▸ **DO THIS**
All lines featuring the string "Blender" are to be listed.

--- start GIVEN ENTRIES ---

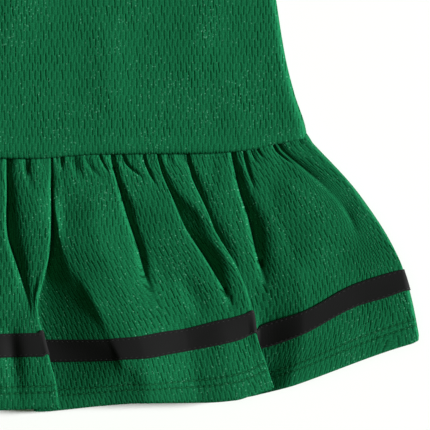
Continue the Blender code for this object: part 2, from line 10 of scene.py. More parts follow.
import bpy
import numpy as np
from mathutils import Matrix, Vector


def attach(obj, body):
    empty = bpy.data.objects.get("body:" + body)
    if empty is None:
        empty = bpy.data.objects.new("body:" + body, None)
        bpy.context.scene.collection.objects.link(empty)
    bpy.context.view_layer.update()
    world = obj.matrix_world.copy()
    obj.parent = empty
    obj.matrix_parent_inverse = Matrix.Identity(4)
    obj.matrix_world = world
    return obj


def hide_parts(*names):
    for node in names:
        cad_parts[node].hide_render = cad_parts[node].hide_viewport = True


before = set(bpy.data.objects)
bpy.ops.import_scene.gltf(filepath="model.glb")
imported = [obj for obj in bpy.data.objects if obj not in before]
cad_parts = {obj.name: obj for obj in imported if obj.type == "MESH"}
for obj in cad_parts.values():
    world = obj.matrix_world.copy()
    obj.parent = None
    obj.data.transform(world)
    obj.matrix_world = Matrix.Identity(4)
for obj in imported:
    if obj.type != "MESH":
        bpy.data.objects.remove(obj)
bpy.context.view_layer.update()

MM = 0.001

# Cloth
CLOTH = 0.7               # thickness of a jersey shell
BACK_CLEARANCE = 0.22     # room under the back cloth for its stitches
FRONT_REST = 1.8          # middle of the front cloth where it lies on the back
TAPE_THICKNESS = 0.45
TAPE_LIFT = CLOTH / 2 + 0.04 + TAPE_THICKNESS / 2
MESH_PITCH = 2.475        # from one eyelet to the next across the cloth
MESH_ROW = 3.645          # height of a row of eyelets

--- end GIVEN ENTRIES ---
--- start GIVEN ENTRIES ---

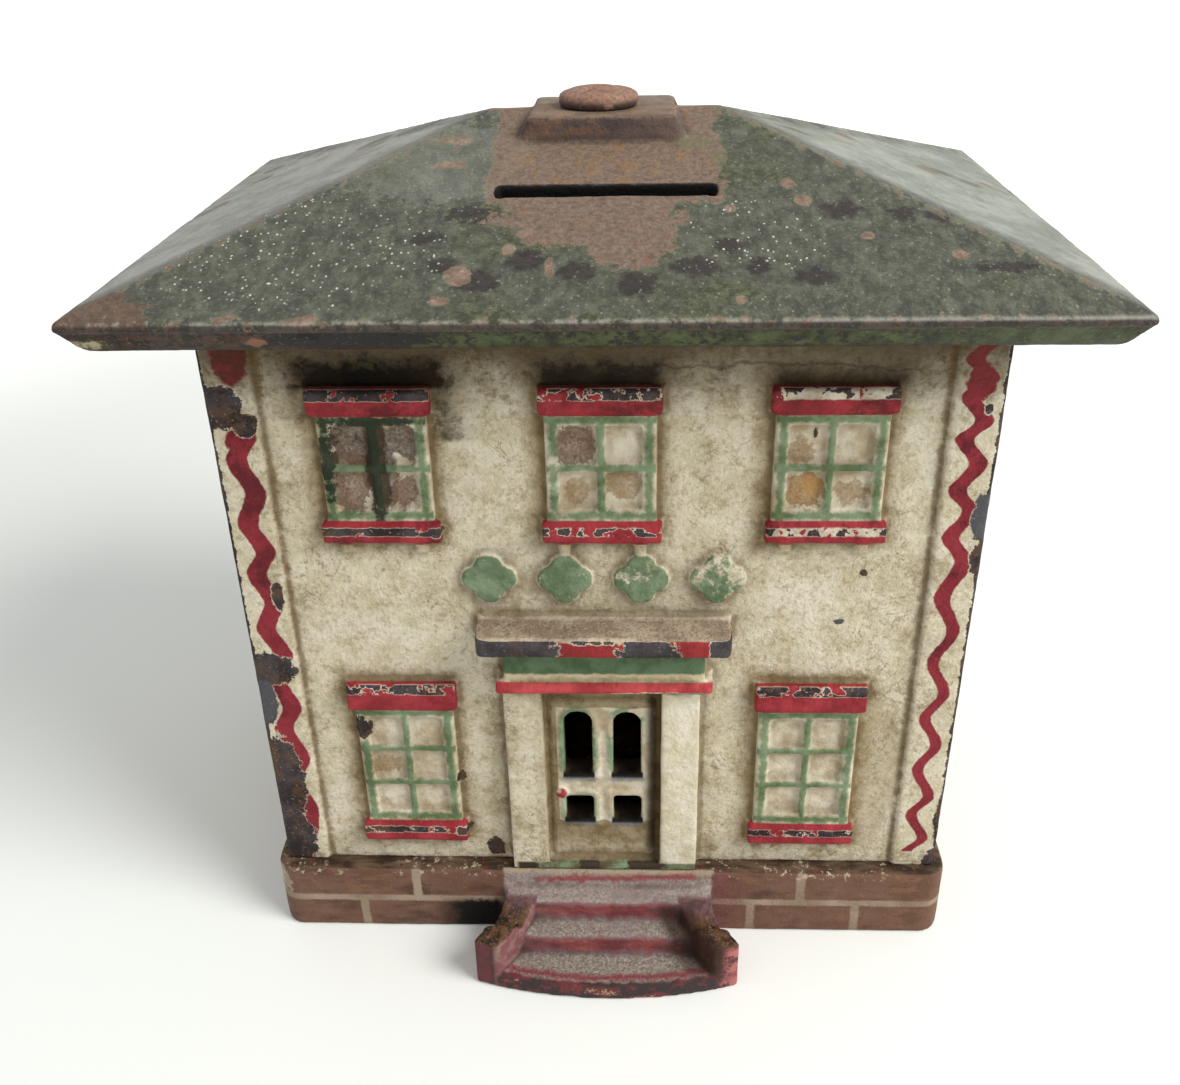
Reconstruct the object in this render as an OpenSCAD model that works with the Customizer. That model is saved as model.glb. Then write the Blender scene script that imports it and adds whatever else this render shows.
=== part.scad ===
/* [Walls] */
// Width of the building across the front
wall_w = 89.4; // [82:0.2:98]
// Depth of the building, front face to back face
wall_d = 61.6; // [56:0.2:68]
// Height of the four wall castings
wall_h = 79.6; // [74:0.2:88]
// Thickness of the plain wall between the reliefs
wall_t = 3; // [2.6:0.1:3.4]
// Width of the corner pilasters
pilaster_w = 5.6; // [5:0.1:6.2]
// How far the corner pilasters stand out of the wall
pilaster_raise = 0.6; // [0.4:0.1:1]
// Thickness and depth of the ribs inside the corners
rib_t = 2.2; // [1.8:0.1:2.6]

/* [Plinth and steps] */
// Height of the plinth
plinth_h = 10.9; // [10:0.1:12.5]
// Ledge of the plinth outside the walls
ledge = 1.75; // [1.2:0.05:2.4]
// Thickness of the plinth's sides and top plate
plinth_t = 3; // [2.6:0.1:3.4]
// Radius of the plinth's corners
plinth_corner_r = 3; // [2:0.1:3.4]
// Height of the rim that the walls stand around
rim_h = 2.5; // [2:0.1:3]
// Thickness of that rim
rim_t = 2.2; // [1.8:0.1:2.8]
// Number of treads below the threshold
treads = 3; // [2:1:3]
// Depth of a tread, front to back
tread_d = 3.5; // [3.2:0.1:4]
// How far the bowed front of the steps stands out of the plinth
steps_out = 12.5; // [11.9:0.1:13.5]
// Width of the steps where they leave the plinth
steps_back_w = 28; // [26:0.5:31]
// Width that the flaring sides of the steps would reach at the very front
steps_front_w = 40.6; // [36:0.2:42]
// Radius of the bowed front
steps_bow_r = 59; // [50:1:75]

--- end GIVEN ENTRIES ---

▸ **ANSWER FOR THIS EXERCISE**
Continue the Blender code for this object: part 2, from line 10 of scene.py. More parts follow.
Reconstruct the object in this render as an OpenSCAD model that works with the Customizer. That model is saved as model.glb. Then write the Blender scene script that imports it and adds whatever else this render shows.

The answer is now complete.